### What you need to do:
From the entries that follow, reproduce exactly and only the lines from the line with "Write the OpenSCAD" to the line with "flute_low_depth = 0.18; // [0.1:0.02:0.3]", endpoints included.

### Dataset extract:
⁂
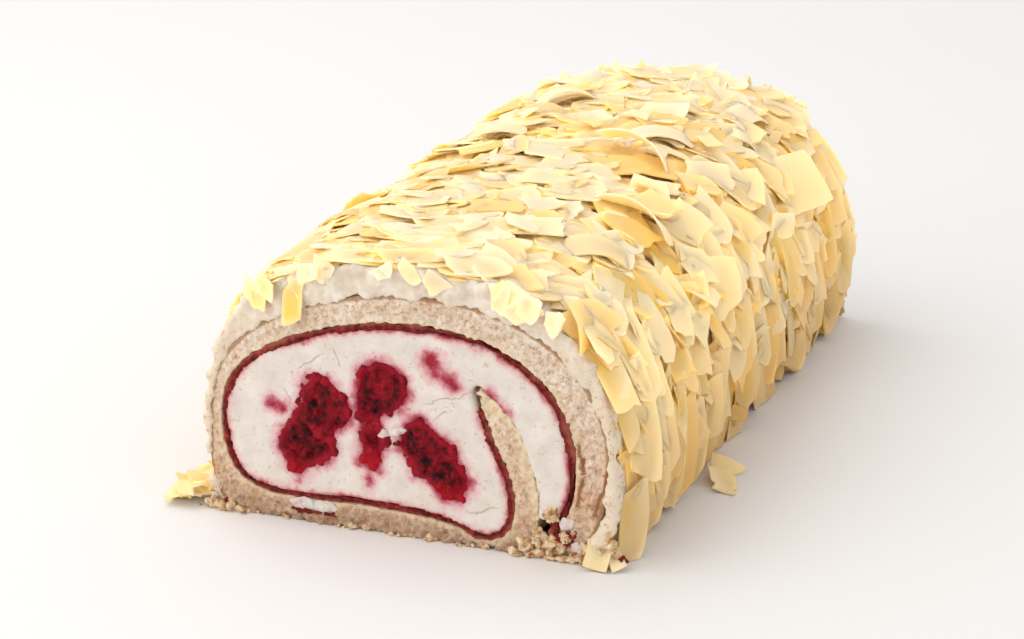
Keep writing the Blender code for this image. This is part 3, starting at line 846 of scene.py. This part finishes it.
⁂
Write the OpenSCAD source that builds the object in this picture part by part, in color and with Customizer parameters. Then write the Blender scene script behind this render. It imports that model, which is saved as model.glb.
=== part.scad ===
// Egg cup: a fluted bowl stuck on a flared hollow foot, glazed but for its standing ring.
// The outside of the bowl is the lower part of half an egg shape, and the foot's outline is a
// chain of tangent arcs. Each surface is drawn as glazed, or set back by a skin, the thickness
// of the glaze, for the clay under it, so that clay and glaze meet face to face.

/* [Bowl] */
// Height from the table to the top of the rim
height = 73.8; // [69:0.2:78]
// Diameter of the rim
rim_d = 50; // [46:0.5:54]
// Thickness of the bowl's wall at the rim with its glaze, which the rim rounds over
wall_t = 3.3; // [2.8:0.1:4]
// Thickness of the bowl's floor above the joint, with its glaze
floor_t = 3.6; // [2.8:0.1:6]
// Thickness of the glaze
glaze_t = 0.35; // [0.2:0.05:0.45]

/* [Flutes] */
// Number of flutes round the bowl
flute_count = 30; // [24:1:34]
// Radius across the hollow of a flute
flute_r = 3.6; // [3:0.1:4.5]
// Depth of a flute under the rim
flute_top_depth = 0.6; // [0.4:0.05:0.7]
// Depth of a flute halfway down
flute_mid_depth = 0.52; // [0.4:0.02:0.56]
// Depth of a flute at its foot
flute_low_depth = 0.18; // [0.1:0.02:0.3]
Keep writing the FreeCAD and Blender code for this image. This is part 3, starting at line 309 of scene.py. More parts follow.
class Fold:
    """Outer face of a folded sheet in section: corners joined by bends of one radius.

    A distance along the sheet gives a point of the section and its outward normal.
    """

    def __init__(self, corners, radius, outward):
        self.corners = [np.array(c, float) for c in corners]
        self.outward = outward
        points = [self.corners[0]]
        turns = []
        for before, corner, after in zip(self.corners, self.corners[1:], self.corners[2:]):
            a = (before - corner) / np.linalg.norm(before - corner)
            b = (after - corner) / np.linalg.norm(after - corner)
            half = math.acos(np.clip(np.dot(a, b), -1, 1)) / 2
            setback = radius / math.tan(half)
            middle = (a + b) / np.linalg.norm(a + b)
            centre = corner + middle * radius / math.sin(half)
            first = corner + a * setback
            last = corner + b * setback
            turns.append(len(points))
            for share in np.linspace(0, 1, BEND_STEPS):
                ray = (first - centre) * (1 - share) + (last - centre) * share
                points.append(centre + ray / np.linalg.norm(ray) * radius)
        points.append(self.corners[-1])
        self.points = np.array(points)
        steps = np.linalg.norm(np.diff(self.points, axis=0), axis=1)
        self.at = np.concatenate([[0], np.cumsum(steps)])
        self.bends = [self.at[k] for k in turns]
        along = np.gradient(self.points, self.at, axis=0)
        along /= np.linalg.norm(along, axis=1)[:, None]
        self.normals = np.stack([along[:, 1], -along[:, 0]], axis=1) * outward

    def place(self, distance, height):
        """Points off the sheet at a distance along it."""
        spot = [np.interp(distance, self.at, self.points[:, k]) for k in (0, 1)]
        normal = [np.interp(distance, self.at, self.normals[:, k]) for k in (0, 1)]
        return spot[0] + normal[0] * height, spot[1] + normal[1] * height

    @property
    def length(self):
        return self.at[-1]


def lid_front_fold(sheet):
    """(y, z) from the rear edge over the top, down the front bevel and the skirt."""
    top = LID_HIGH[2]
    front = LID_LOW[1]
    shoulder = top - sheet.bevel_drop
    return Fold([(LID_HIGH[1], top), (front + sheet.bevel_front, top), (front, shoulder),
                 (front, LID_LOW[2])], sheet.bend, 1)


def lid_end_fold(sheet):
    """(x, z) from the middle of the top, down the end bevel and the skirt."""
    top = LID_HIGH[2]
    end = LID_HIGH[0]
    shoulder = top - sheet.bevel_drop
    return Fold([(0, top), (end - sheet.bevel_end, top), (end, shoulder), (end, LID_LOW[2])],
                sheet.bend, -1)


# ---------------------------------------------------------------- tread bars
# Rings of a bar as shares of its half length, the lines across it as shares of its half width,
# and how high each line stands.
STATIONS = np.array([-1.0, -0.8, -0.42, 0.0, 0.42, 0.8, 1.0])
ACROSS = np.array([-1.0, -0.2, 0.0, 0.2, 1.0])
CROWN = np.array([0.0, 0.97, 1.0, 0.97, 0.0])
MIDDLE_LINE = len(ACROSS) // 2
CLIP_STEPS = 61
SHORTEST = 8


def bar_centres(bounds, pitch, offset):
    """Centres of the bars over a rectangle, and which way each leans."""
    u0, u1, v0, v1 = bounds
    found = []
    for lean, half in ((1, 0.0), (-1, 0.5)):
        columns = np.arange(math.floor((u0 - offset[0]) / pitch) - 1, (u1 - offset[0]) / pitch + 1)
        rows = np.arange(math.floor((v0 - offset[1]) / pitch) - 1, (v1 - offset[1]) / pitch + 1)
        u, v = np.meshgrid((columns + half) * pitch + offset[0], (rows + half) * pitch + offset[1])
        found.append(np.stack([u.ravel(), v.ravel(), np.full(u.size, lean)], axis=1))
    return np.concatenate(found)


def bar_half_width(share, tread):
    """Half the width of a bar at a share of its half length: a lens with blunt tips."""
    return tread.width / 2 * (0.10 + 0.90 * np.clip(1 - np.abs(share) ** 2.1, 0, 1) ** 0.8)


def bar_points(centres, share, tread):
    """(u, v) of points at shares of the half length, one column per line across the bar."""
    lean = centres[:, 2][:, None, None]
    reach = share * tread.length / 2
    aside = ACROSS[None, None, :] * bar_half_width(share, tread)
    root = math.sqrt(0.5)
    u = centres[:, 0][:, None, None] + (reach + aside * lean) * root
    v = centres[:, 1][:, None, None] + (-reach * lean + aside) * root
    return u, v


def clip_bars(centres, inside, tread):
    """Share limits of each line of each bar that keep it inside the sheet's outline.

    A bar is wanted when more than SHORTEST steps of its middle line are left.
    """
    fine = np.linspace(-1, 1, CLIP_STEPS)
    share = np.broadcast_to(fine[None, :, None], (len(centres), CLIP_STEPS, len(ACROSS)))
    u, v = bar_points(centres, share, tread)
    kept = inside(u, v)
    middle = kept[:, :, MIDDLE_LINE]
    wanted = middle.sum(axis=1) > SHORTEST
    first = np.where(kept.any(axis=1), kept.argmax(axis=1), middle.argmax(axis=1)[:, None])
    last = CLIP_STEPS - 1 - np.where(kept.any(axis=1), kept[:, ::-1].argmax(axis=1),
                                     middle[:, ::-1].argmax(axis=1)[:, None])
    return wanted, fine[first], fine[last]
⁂
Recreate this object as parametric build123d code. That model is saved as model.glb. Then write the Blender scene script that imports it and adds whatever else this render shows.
⁂
### Full answer:
Write the OpenSCAD source that builds the object in this picture part by part, in color and with Customizer parameters. Then write the Blender scene script behind this render. It imports that model, which is saved as model.glb.
=== part.scad ===
// Egg cup: a fluted bowl stuck on a flared hollow foot, glazed but for its standing ring.
// The outside of the bowl is the lower part of half an egg shape, and the foot's outline is a
// chain of tangent arcs. Each surface is drawn as glazed, or set back by a skin, the thickness
// of the glaze, for the clay under it, so that clay and glaze meet face to face.

/* [Bowl] */
// Height from the table to the top of the rim
height = 73.8; // [69:0.2:78]
// Diameter of the rim
rim_d = 50; // [46:0.5:54]
// Thickness of the bowl's wall at the rim with its glaze, which the rim rounds over
wall_t = 3.3; // [2.8:0.1:4]
// Thickness of the bowl's floor above the joint, with its glaze
floor_t = 3.6; // [2.8:0.1:6]
// Thickness of the glaze
glaze_t = 0.35; // [0.2:0.05:0.45]

/* [Flutes] */
// Number of flutes round the bowl
flute_count = 30; // [24:1:34]
// Radius across the hollow of a flute
flute_r = 3.6; // [3:0.1:4.5]
// Depth of a flute under the rim
flute_top_depth = 0.6; // [0.4:0.05:0.7]
// Depth of a flute halfway down
flute_mid_depth = 0.52; // [0.4:0.02:0.56]
// Depth of a flute at its foot
flute_low_depth = 0.18; // [0.1:0.02:0.3]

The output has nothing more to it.